ChipEVのモデルが中程度のICMプレッシャー、例えばフィールドの残り25%のモデルとあまり変わらないのは、スタックが極端に少ない時である。4bbでは、どちらのモデルもオールインかフォールドしかしない。ChipEVモデルはUTGのハンドの30.3%をオールインし、25%フィールドICMモデルは28.2%をオールインする。

これだけスタックが少ないと、ICMのプレッシャーはあまりない。待っている時間も無く、フォールドしていても賞金圏内には入れないので、チップを貯めるチャンスを逃さずに取りに行く必要がある。
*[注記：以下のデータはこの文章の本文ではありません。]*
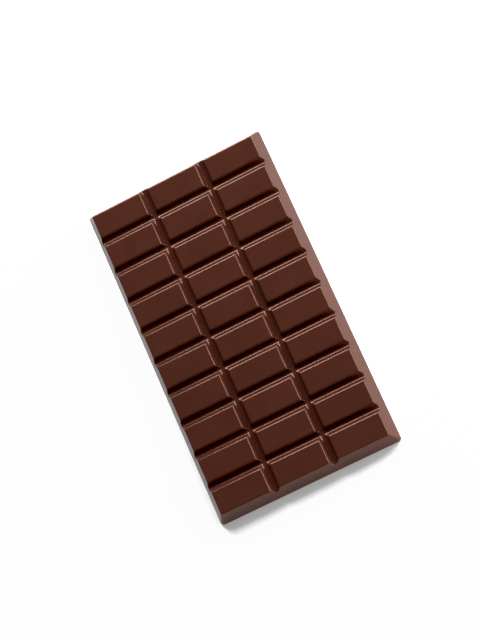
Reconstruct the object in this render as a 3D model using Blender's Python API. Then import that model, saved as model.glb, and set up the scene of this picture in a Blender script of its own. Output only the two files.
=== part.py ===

運良くダブルアップ(ブラインドとアンティを考慮すると、実際はトリプルアップに近い)した場合は、その時点ではより保守的にプレイし、賞金圏に入るまで生き残ることにプレッシャーが強くなる。


まとめ


ショートスタックはトーナメントにおいて強力なツールである。バブルが近づくにつれ、フォールドすることではミニキャッシュを保証することはできないが、なんとか生き残ればミニキャッシュを確保できる可能性は十分にある、という難しい状況に陥ることがよくある。このためには計算されたリスクを取ることが必要で、期待値がプラスであってもチップを失う可能性が高い場面を避け、ポットを争う際には積極的にプレイしてポットを勝ち取る最良のチャンスを自分に与えることが重要である。

ショートスタックを活かして相手の意表をつき、厳しい状況に追い込むことを学ぶことが、ショートスタックを上手にプレイする鍵である。ショートスタックになることは決して目標ではないが、ほとんどのトーナメントで起こることなので、限られた選択肢を最大限に活用することを学ばなければならない。